I ended up hitting two fuel stations that had sports drinks - one from the race and one solely from spectators. The timing was perfect and SO appreciated!

I purposely didn't look at my watch's running time to avoid stressing over my finish time. I just kept putsing away. Saying hi to people, complimenting gals rocking their Zyia leggings (lots of them out there!) and cheering the half marathoners on. And smiling at the spectators - that's always fun and some seem surprised when marathoners are smiling at that point!

Psalm 119:32 was written on my hand and that helped me to focus. And maybe my prayer for the last mile of the race was, "Jesus, move my legs. Please move my legs!" That was a fancy prayer, wasn't it?

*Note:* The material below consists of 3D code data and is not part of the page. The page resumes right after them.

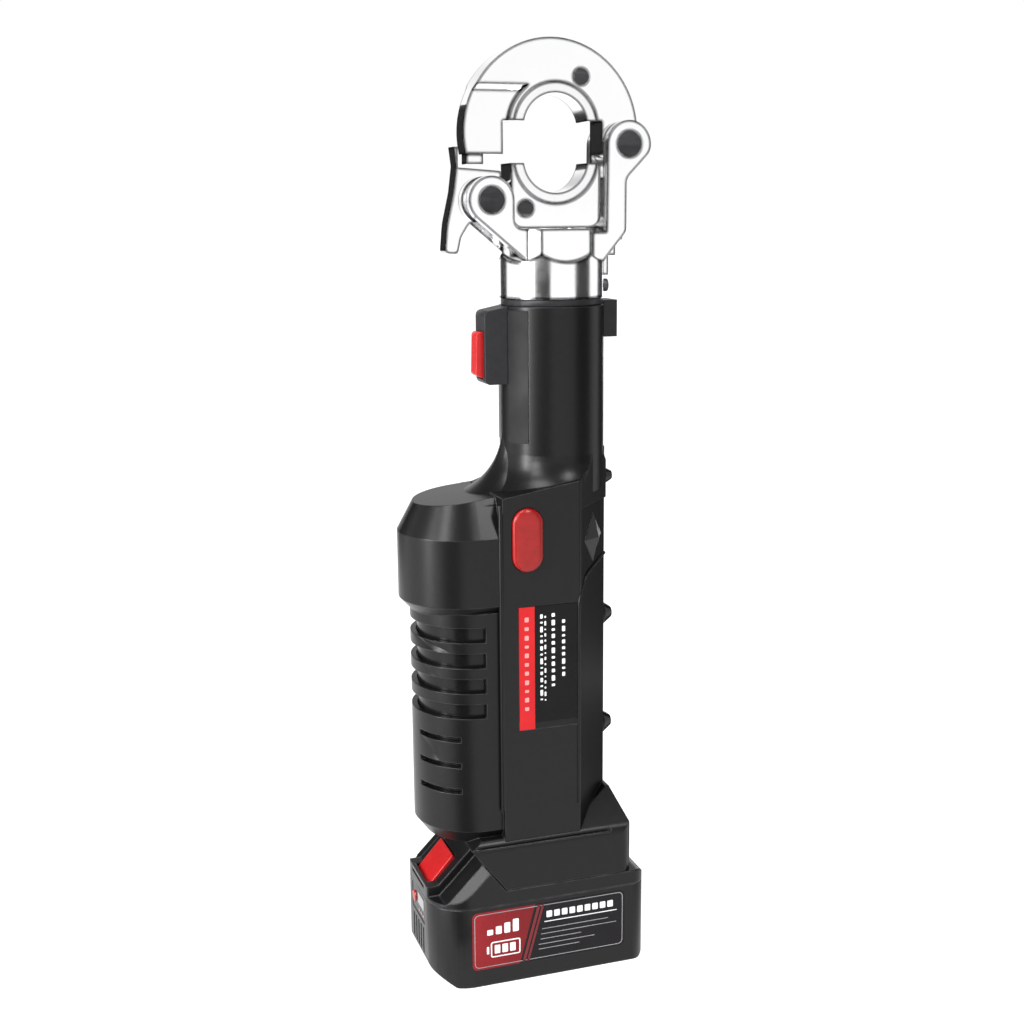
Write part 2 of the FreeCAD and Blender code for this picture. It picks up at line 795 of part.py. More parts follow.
def build_controls():
    block = front_prism(
        [
            (size.switch_face, size.switch_low, 3),
            (-20, size.switch_low),
            (-20, 366),
            (-27, 366),
            (size.switch_face, 363.5, 3),
        ],
        "-switch_half", "switch_half",
    )
    cavity = box(
        ("switch_face - 1", "-grip_radius - 0.5"), ("-trigger_half - 0.3", "trigger_half + 0.3"),
        ("trigger_low - 0.3", "trigger_top + 0.3"),
    )
    node("trigger_housing", cut(block, cavity, rod("z", (0, 0), "grip_radius + 0.02", 300, 380)))
    face = front_prism(
        [
            (size.trigger_face, size.trigger_low + 2, 2),
            (size.switch_face + 0.5, size.trigger_low, 1),
            (size.switch_face + 5, size.trigger_low),
            (size.switch_face + 5, size.trigger_top),
            (size.trigger_face + 0.6, size.trigger_top, 2),
        ],
        "-trigger_half", "trigger_half",
    )
    node("trigger", face)
    node("trigger_switch", box((-30.6, -28.6), (-3.6, 3.6), (333, 349)))
    front = "-panel_half_depth - 2.4"
    cap = oval(size.button_half_width, size.button_half_height, size.button_x, size.button_z,
               front, "-panel_half_depth + 1.5")
    stem = box((-29.5, -23.5), ("-panel_half_depth + 1.5", "-panel_half_depth + 4"), (240, 255))
    node("release_button", fuse(cap, stem))


# ---- Head ----

def ear_plate(side):
    """One of the yoke's two plates, with the latch ear on the left and the hinge arm on the right."""
    left = [
        (size.latch_x - size.ear_radius, size.latch_z + size.ear_radius, size.ear_radius),
        (size.latch_x + size.ear_radius, size.latch_z + size.ear_radius, size.ear_radius),
        (size.latch_x + size.ear_radius, size.neck_top, 5),
        (-18, size.neck_top),
        (-18, 388.5),
        (size.latch_x - size.ear_radius, 414.3, size.ear_radius),
    ]
    right = [
        (size.hinge_x - size.ear_radius, size.hinge_z + size.ear_radius, size.ear_radius),
        (size.hinge_x + size.ear_radius, size.hinge_z + size.ear_radius, size.ear_radius),
        (size.hinge_x + size.ear_radius, 444.3, 8),
        (size.arm_outer, 430.5, 6),
        (size.arm_outer, 403.5, 5),
        (24, 388.5),
        (18, 388.5),
        (18, size.neck_top - 2),
        (size.hinge_x - size.ear_radius - 0.5, size.neck_top - 2, 0),
    ]
    near, far = ("-ear_outer", "-ear_inner") if side < 0 else ("ear_inner", "ear_outer")
    return fuse(front_prism(left, near, far), front_prism(right, near, far))


def wrench_flat_cutters():
    """Six round-ended flats milled across the neck."""
    cutters = []
    for index in range(6):
        disc = rod("y", (0, "flat_low + flat_cutter"), "flat_cutter", "-flat_half - 12", "-flat_half")
        cutters.append(turned(disc, Z_AXIS, 60 * index))
    return cutters


def pin_hole(x, z, gap, low, high):
    return rod("y", (x, z), f"pin_radius + {gap}", low, high)


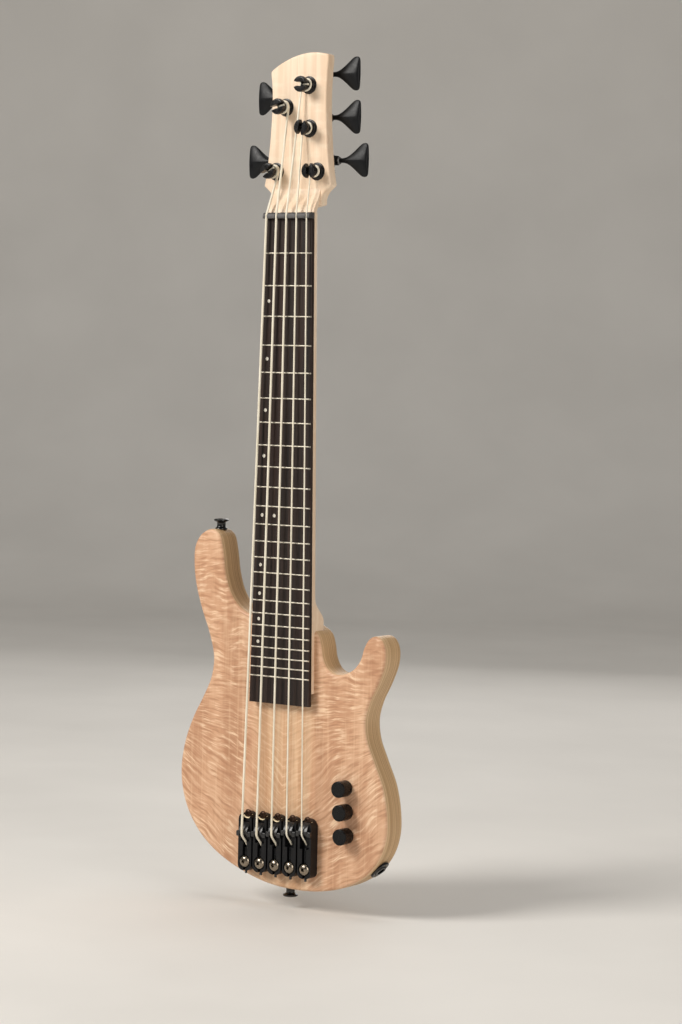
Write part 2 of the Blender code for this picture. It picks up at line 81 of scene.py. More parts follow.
HEAD = (
    (-24.9, 12), (-25.6, 17.5), (-28.5, 23), (-32.5, 26.6), (-35.2, 29.2), (-34.6, 32.5), (-33.2, 40), (-31.4, 55),
    (-29.9, 72), (-28.8, 92), (-28.7, 108), (-29.6, 120), (-30.4, 127.4), (-28.6, 129.4), (-20, 134.6), (-9, 139.3),
    (3, 142.3), (14, 143.2), (23, 142.3), (28.8, 141), (30, 139.2), (29.3, 128), (28.5, 108), (28.8, 92),
    (29.9, 72), (31.4, 55), (33.2, 40), (34.6, 32.5), (35.2, 29.2), (32.5, 26.6), (28.5, 23), (25.6, 17.5), (24.9, 12),
)
CAVITY = ((52, -479), (88, -479), (95, -500), (94.5, -526), (86, -545), (72, -556), (52, -556))
BATTERY_CAVITY = ((4, -471), (32, -471), (32, -523), (4, -523))
ROOT = "instrument"


# ------------------------------------------------------------------ mesh helpers
def world(p):
    return Vector((p[0], p[1] - HANG_Y, p[2] - HANG_Z)) / 1000.0


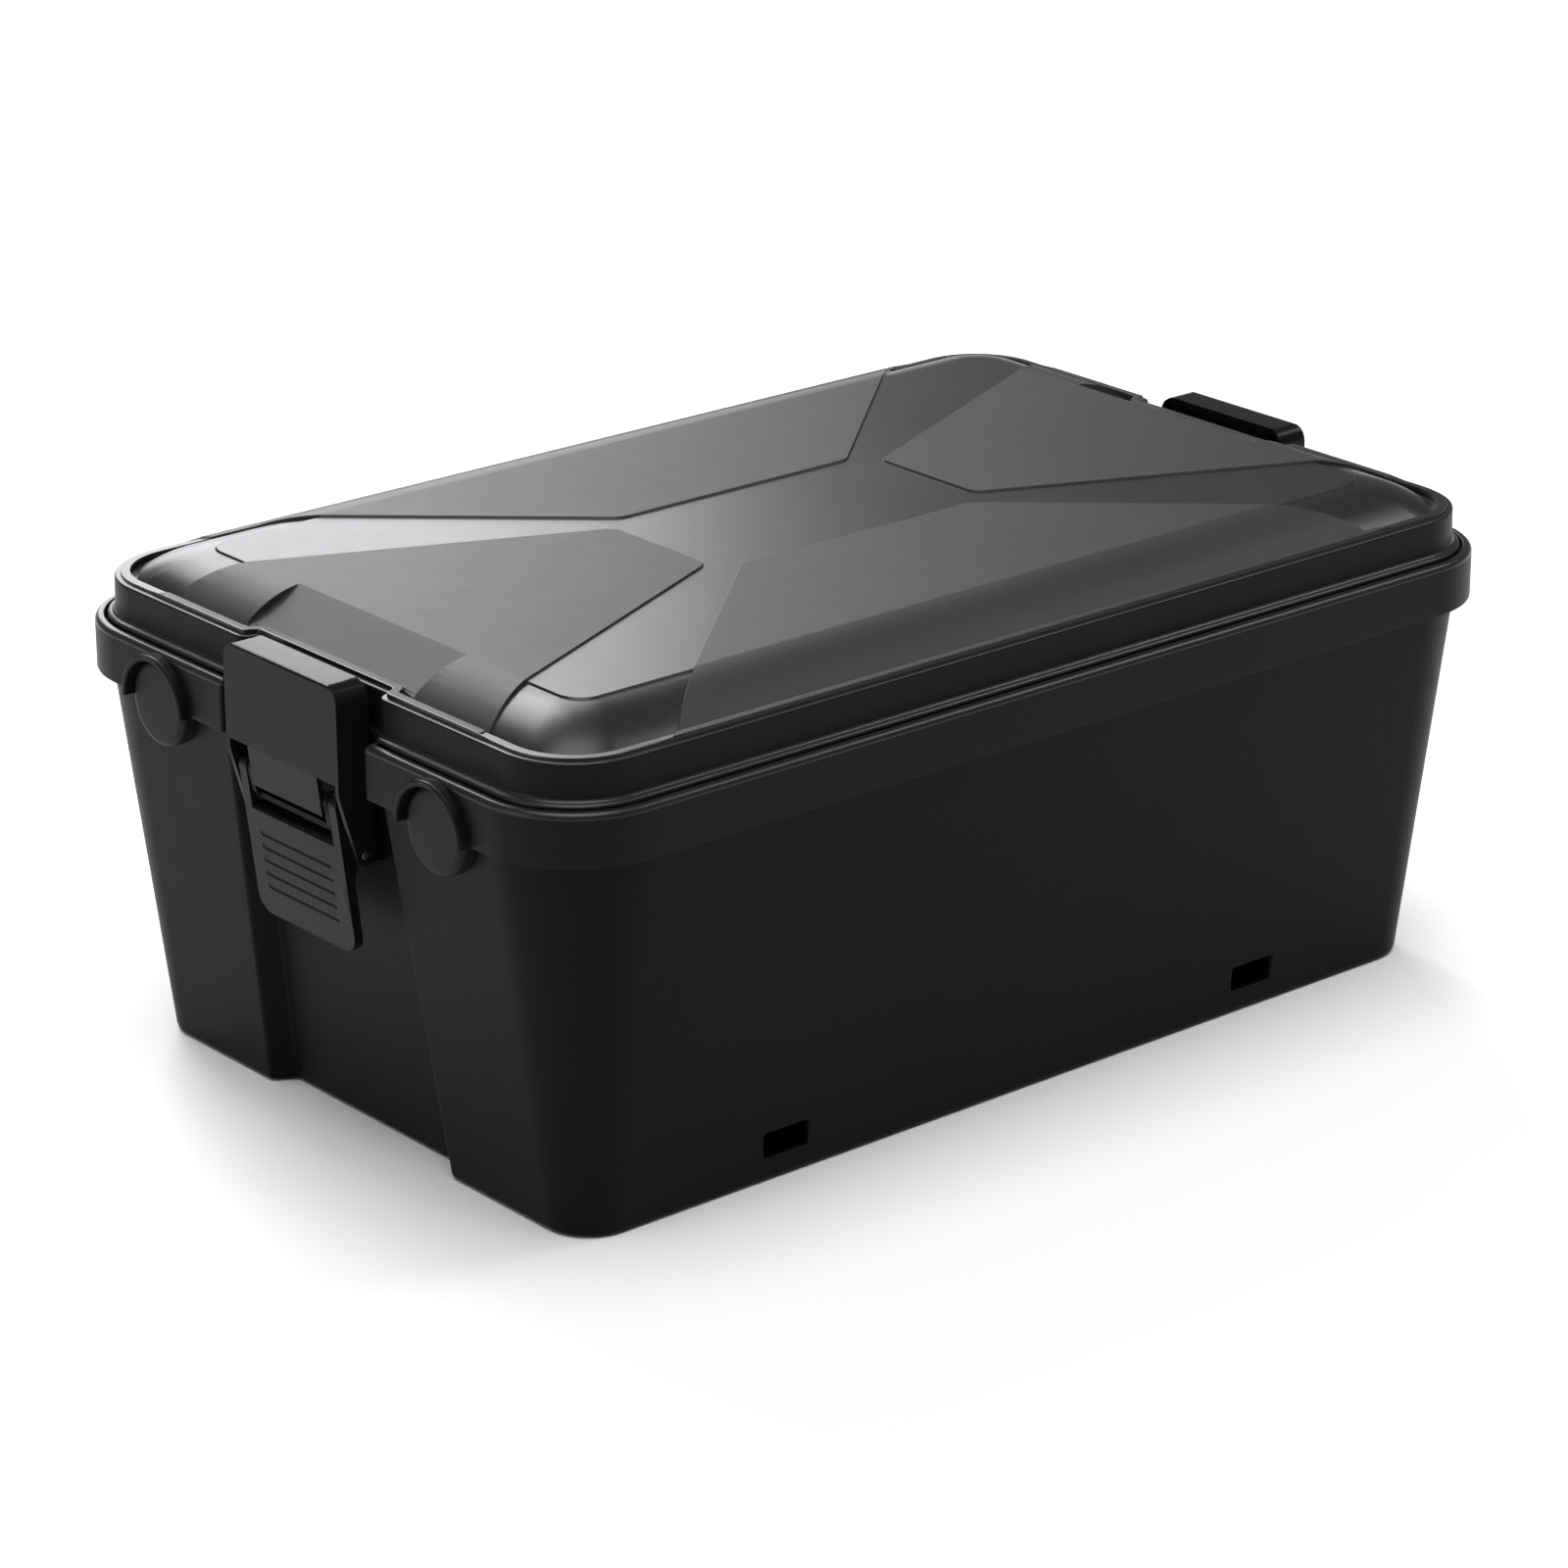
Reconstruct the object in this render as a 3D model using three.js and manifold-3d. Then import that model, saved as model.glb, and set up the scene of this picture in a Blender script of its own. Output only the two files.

For that last little homestretch, the clock was now in sight and I saw a 3:10-something. I can make it! I picked up the pace as much as the ole legs allowed and, watching closely, saw that I crossed just before it switched to 3:11.


YES!!! The race didn't feel great (though it was more pleasant than 2019!), my pacing definitely wasn't perfect but a PR is a PR. I was glad to stop running and definitely hobbled more than after most of the marathons I have ran. Those legs just wouldn't loosen up. 

Amanda set a blazing fast Course Record and came in first! After spending some time on the ground, it was time to get up and hit the shower. Then off to a delicious lunch with our families! I actually had a BIG appetite after this race. Not the usual for me!

Marathon #14 was a good one. A memorable one. And a fine ending to 2021 racing. There are definitely things to work on for the next racing season. I'm thankful for the health and growth that God has blessed me with this year and for having my dad and W there to cheer me on. My mom gets the super-grandma award for staying back with the other three boys! Raising a young family really does take a "village" and I'm thankful for mine!

Lesson takeaway from this marathon: Avoid racing with a hydration pack at all costs if going for speed/time goal. Consider a handheld water bottle if the situation ever arises again!